MATICUSD Analysis: Prices at a Crossroads
MATICUSD analysis – The pair has recently experienced a notable surge, reaching as high as $0.942. This price level is significant as it aligns with the median line of the bullish flag pattern, depicted in blue on the chart.
On the 4-hour chart, a Doji candlestick pattern has emerged, suggesting a potential trend reversal or the beginning of a consolidation phase. This is further supported by the Relative Strength Index (RSI), which is now moving below the overbought area, hinting at a possible slowdown in the upward momentum.
For the bearish scenario to unfold, it’s crucial that the bears manage to close the price below the 23% Fibonacci retracement level, at approximately $0.8981. If this occurs, we could see increased downward pressure on the MATICUSD price, potentially leading it to drop towards the $0.8619 mark, followed by a test of the $0.8365 support level.

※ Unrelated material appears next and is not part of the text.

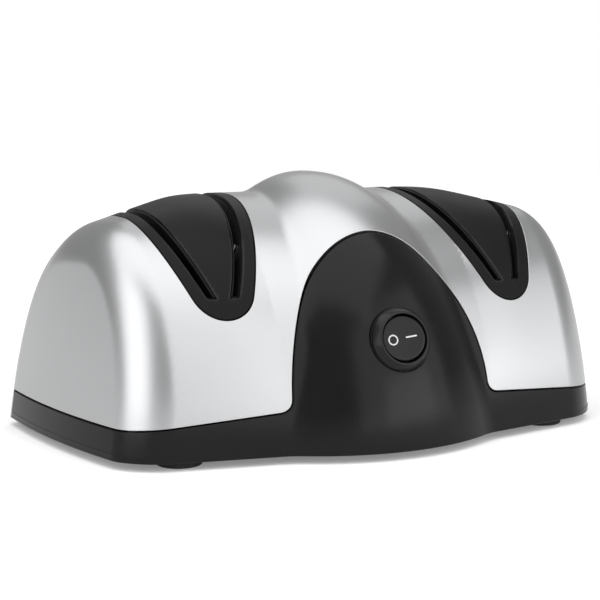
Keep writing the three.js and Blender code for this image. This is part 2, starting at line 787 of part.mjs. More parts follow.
function statorCore() {
  const rear = legFarY - shaftY;
  const core = block(-stackHalf, stackHalf, -poleHalf, rear, -poleHalf, poleHalf);
  const window = block(-overrun, overrun, poleHalf, rear - legThickness, -windowHalf, windowHalf);
  const bore = rod(rotorRadius + airGap, -overrun, overrun, fineSides, "x");
  let cut = core.subtract(window).subtract(bore);
  for (const [, ySign] of rows) {
    for (const [, zSign] of sides) {
      const hole = rod(tieRadius + fitGap, -overrun, overrun, roundSides, "x");
      cut = cut.subtract(hole.translate([0, ySign * tieReach, zSign * tieReach]));
    }
  }
  return cut;
}

function ring(innerX, innerY, build, halfHeight) {
  const outerX = innerX + build;
  const outerY = innerY + build;
  const outer = block(-outerX, outerX, -outerY, outerY, -halfHeight, halfHeight);
  return outer.subtract(block(-innerX, innerX, -innerY, innerY, -overrun, overrun));
}

function bearingBracket(mirror) {
  const face = poleHalf + bracketStandoff;
  const x = (near, far) => (mirror > 0 ? [near, far] : [-far, -near]);
  const foot = motorFootZ - shaftZ;
  let bracket = block(...x(0, bracketThickness), -bracketHalf, bracketHalf, foot, bracketHalf);
  const tread = [...x(0, bracketThickness + bracketFootLength), -bracketHalf, bracketHalf];
  bracket = bracket.add(block(...tread, foot, foot + bracketThickness));
  const overhang = (bushLength - bracketThickness) / 2;
  bracket = bracket.add(rod(bossRadius, ...x(-overhang, bracketThickness + overhang), fineSides, "x"));
  bracket = bracket.subtract(rod(bushRadius + shaftFit, -face, face, fineSides, "x"));
  for (const [, ySign] of rows) {
    for (const [, zSign] of sides) {
      const spacer = rod(spacerRadius, ...x(fitGap - bracketStandoff, bracketThickness / 2), roundSides, "x");
      const hole = rod(tieRadius + fitGap, -overrun, overrun, roundSides, "x");
      const spot = [0, ySign * tieReach, zSign * tieReach];
      bracket = bracket.add(spacer.translate(spot)).subtract(hole.translate(spot));
    }
    const screwHole = rod(screwRadius + fitGap, foot - overrun, foot + bracketThickness + fitGap, roundSides);
    const holeX = mirror * (motorScrewX - bracketX);
    bracket = bracket.subtract(screwHole.translate([holeX, ySign * motorScrewY, 0]));
  }
  return bracket;
}

const coilY = legNearY + legThickness / 2;
const bobbinHalf = windowHalf - fitGap;
const bobbinInnerX = stackHalf + fitGap;
const bobbinInnerY = legThickness / 2 + fitGap;
const coilInset = bobbinWall + fitGap;

function coilBobbin() {
  const core = ring(bobbinInnerX, bobbinInnerY, bobbinWall, bobbinHalf);
  const flange = ring(bobbinInnerX, bobbinInnerY, bobbinWall + coilBuild, bobbinWall / 2);
  const offset = bobbinHalf - bobbinWall / 2;
  return joined([core, flange.translate([0, 0, offset]), flange.translate([0, 0, -offset])]);
}

addPiece("stator_core", "core", statorCore(), [0, shaftY, shaftZ]);
addPiece("coil_bobbin", "nylon", coilBobbin(), [0, coilY, shaftZ]);
addPiece(
  "field_coil",
  "copper",
  ring(bobbinInnerX + coilInset, bobbinInnerY + coilInset, coilBuild - 2 * fitGap, bobbinHalf - coilInset),
  [0, coilY, shaftZ],
);
for (const [name, mirror] of sides) {
  const bush = tube(bushRadius, shaftRadius + shaftFit, -bushLength / 2, bushLength / 2, fineSides, "x");
  const bushX = bracketX + bracketThickness / 2;
  addPiece(`${name}_bearing_bracket`, "steel", bearingBracket(mirror), [mirror * bracketX, shaftY, shaftZ]);
  addPiece(`${name}_bearing_bush`, "brass", bush, [mirror * bushX, shaftY, shaftZ]);
}

// A screw with its head on the near side of zero and its shank running the other way
function screw(headRadius, headThickness, shankRadius, length, axis) {
  const profile = [[0, -length], [shankRadius, -length], [shankRadius, 0], [headRadius, 0]];
  return turned([...profile, [headRadius, headThickness], [0, headThickness]], roundSides, axis);
}

for (const [row, ySign] of rows) {
  for (const [level, zSign] of [["lower", -1], ["upper", 1]]) {
    const tie = screw(tieHeadRadius, tieHeadThickness, tieRadius, 2 * tieX, "x");
    const place = [tieX, shaftY + ySign * tieReach, shaftZ + zSign * tieReach];
    addPiece(`${row}_${level}_tie_screw`, "steel", tie, place);
  }
}

acrossCorners((side, mirror, row, sign) => {
  const name = `${row}_${side}`;
  const caseScrew = screw(screwHeadRadius, screwHeadThickness, screwRadius, screwLength).rotate([180, 0, 0]);
  const caseScrewZ = footHeight + headWell - fitGap;
  addPiece(`${name}_case_screw`, "steel", caseScrew, [mirror * caseScrewX, caseScrewRows[row], caseScrewZ]);
  const motorScrew = screw(screwHeadRadius, screwHeadThickness, screwRadius, motorScrewLength);
  const motorPlace = [mirror * motorScrewX, shaftY + sign * motorScrewY];
  const motorScrewZ = motorFootZ + bracketThickness + fitGap;
  addPiece(`${name}_motor_screw`, "steel", motorScrew, [...motorPlace, motorScrewZ]);
  const grommet = tube(postRadius, screwRadius + fitGap, 0, grommetThickness, roundSides);
  const grommetZ = motorFootZ - fitGap - grommetThickness;
  addPiece(`${name}_motor_grommet`, "rubber", grommet, [...motorPlace, grommetZ]);
  const stem = rod(footStemRadius, 0, floorTop, roundSides);
  const foot = rod(footRadius, 0, footHeight - fitGap, fineSides).add(stem);
  addPiece(`${name}_foot`, "rubber", foot, [mirror * footX, footRows[row], 0]);
});

// Round rocker switch
const inSwitch = (name, finish, shape, place = [0, 0, 0]) => addPiece(name, finish, shape, place, switchUnit);

inSwitch(
  "switch_body",
  "black",
  turned(
    [
      [0, -switchBodyDepth],
      [switchBodyRadius, -switchBodyDepth],
      [switchBodyRadius, fitGap],
      [bezelRadius, fitGap],
      [bezelRimRadius, bezelHeight],
      [switchWellRadius, bezelHeight],
      [switchWellRadius, -switchWellDepth],
      [0, -switchWellDepth],
    ],
    fineSides,
    "y",
  ),
);

function switchRocker() {
  const profile = [[0, -rockerDepth], [rockerRadius / 2, -rockerDepth], [rockerRadius, -rockerDepth / 2]];
  const face = [[rockerRadius, rockerRise], [0, rockerRise - rockerDish]];
  return turned([...profile, ...face], fineSides, "y");
}

const rocker = inSwitch("switch_rocker", "black", switchRocker());
rocker.rotation.z = -THREE.MathUtils.degToRad(rockerTiltDeg);
for (const [name, mirror] of sides) {
  const half = terminalThickness / 2;
  const y = switchBodyDepth + fitGap;
  const blade = block(-half, half, y, y + terminalLength, -terminalWidth / 2, terminalWidth / 2);
  inSwitch(`${name}_switch_terminal`, "brass", blade, [mirror * terminalOffset, 0, 0]);
}

// Inlet bush in the rear wall, with its flange inside
const flangeNear = wall + 2 * fitGap;
const glandNeck = tube(glandRadius, glandBore, 0, glandLength, fineSides, "y");
const glandCollar = tube(glandFlangeRadius, glandBore, flangeNear, flangeNear + glandFlange, fineSides, "y");
addPiece("cord_gland", "rubber", glandNeck.add(glandCollar), [glandX, rearY - fitGap, glandZ]);

// Leads: from the inlet to the switch and to the coil, and from the switch to the coil
const leadEdge = leadRadius + fitGap;
const glandEnd = rearY - glandLength;
const laneZ = floorTop + leadDrop;
const laneFrontY = shaftY - bracketHalf + leadDrop;
const tipReach = switchBodyDepth + terminalLength + fitGap + leadEdge;
const tipY = switchY + tipReach * Math.cos(switchLean);
const tipZ = switchZ - tipReach * Math.sin(switchLean);
const coilX = bobbinInnerX + bobbinWall + coilBuild + leadEdge;

function leadAlong(route) {
  const curve = new THREE.CatmullRomCurve3(route.map((point) => new THREE.Vector3(...point)));
  const section = new THREE.Shape();
  section.absarc(0, 0, leadRadius, 0, 2 * Math.PI);
  const steps = Math.ceil(curve.getLength() / (5 * leadRadius));
  return solid(new THREE.ExtrudeGeometry(section, { steps, curveSegments: 4, extrudePath: curve }));
}

const switchLane = (mirror) => [
  [mirror * leadLaneX, coilY - legThickness, laneZ],
  [mirror * leadLaneX, laneFrontY, laneZ],
  [mirror * poleHalf, tipY - leadDrop, laneZ + leadDrop],
  [mirror * (terminalOffset + leadDrop / 2), tipY, tipZ - 2 * leadDrop],
  [mirror * terminalOffset, tipY, tipZ],
];
const liveX = glandX + leadPitch / 2;
const neutralX = glandX - leadPitch / 2;
addPiece("live_lead", "brown", leadAlong([
  [liveX, glandEnd - leadDrop / 2, glandZ],
  [liveX, glandEnd - 2 * leadDrop, glandZ],
  ...switchLane(1),
]));
addPiece("neutral_lead", "blue", leadAlong([
  [neutralX, glandEnd - leadDrop / 2, glandZ],
  [neutralX, glandEnd - leadDrop, glandZ],
  [coilX + leadDrop, coilY + leadDrop, glandZ + leadDrop],
  [coilX, coilY, shaftZ - windowHalf / 2],
]));
addPiece("motor_lead", "brown", leadAlong([
  [-coilX, coilY, shaftZ - windowHalf / 2],
  [-coilX - leadDrop, coilY, glandZ + leadDrop],
  ...switchLane(-1),
]));

export default sharpener;
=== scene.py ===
"""Electric knife sharpener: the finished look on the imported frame.

Sizes are in millimetres in the classes, and become metres when a mesh is made.
"""

import json
import logging
import math
from dataclasses import dataclass, field
from enum import Enum
from typing import Callable, Sequence, Union

import bpy
import numpy as np
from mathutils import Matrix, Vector


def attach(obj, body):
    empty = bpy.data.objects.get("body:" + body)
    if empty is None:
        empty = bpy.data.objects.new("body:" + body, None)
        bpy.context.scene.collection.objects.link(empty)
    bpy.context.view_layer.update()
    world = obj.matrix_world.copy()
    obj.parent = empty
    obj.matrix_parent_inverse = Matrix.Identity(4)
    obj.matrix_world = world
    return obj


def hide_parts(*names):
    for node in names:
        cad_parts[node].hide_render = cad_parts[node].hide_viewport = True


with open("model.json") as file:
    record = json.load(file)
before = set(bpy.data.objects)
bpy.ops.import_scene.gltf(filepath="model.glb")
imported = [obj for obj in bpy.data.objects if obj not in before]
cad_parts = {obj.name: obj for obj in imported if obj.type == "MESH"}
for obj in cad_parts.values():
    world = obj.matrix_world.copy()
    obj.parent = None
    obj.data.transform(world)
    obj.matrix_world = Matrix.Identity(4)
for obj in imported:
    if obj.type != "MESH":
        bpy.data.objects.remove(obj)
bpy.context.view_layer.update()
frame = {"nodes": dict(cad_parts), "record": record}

log = logging.getLogger("sharpener")
Array = np.ndarray
Amount = Union[float, np.ndarray]
Field = Callable[[Array], Array]
Span = tuple[float, float]
Spot = tuple[float, float, float]

# A millimetre in metres, a radius that counts as none, and a distance past every cut
METRES = 0.001
TINY = 1e-6
FAR = 50.0

# The angle from which an edge is sharp, and the name under which a point's share of slot-edge wear and
# painted highlight is stored
CREASE_ANGLE = math.radians(38)
WEAR_AND_HIGHLIGHT = "wear"

# The right wheel's centre, which the left one mirrors, and the x and z of the cord inlet at the rear
WHEEL = (60.5, 8.5, 40.0)
INLET = (34.0, 20.0)

# How far the inserts' sides and slots lean, where both skins end over the feet, and the black edges' radius
GUIDE_TILT = math.radians(23.0)
SKIN_FOOT_Z = 3.05
ROLL = 0.45


class Named(Enum):
    """Options whose names the nodes spell in lower case."""

    @property
    def word(self) -> str:
        """Returns the option's name as the nodes spell it."""
        return self.name.lower()


class Side(Named):
    """Left or right half of the sharpener, with the sign of its x."""

    LEFT = -1
    RIGHT = 1


class SlotPlace(Named):
    """A slot's place in its insert, with the way that it leans from the insert's middle."""

    INNER = -1
    OUTER = 1


class Carrier(Enum):
    """Bodies of the frame that the pieces ride on."""

    CASING = "casing"
    ROTOR = "rotor"
    ROCKER = "rocker"
    LEFT_INNER_SPRING = "left_inner_spring"
    LEFT_OUTER_SPRING = "left_outer_spring"
    RIGHT_INNER_SPRING = "right_inner_spring"
    RIGHT_OUTER_SPRING = "right_outer_spring"


# Shader maths


class Signal:
    """A shader socket that takes part in sums and products."""

    def __init__(self, tree: "ShaderTree", socket: bpy.types.NodeSocket) -> None:
        """Keeps the socket and the tree that it is in."""
        self.tree = tree
        self.socket = socket

    def __add__(self, other: "Value") -> "Signal":
        """Returns self + other."""
        return self.tree.math("ADD", self, other)

    def __sub__(self, other: "Value") -> "Signal":
        """Returns self - other."""
        return self.tree.math("SUBTRACT", self, other)

    def __rsub__(self, other: "Value") -> "Signal":
        """Returns other - self."""
        return self.tree.math("SUBTRACT", other, self)

    def __mul__(self, other: "Value") -> "Signal":
        """Returns self * other."""
        return self.tree.math("MULTIPLY", self, other)

    def __pow__(self, other: "Value") -> "Signal":
        """Returns self to the power of other."""
        return self.tree.math("POWER", self, other)

    def sine(self) -> "Signal":
        """Returns the sine of self, in radians."""
        return self.tree.math("SINE", self)

    def between(self, low: float, high: float) -> "Signal":
        """Returns a soft step that is 0 at low and 1 at high."""
        sockets = {"Value": self, "From Min": low, "From Max": high}
        return self.tree.node("ShaderNodeMapRange", {"interpolation_type": "SMOOTHSTEP"}, sockets)


Value = Union[Signal, float, Sequence[float]]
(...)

Conversely, if the bulls manage to push the price above the median line (a likely scenario if the price remains above the 23% Fibonacci level) the pathway towards the November 2023 high will be paved. This bullish perspective would indicate a robust continuation of the upward trend.
In summary, the MATICUSD pair is at a critical juncture, with its future direction hinging on these key Fibonacci levels. Both traders and investors should closely monitor these levels for indications of the pair’s next significant move.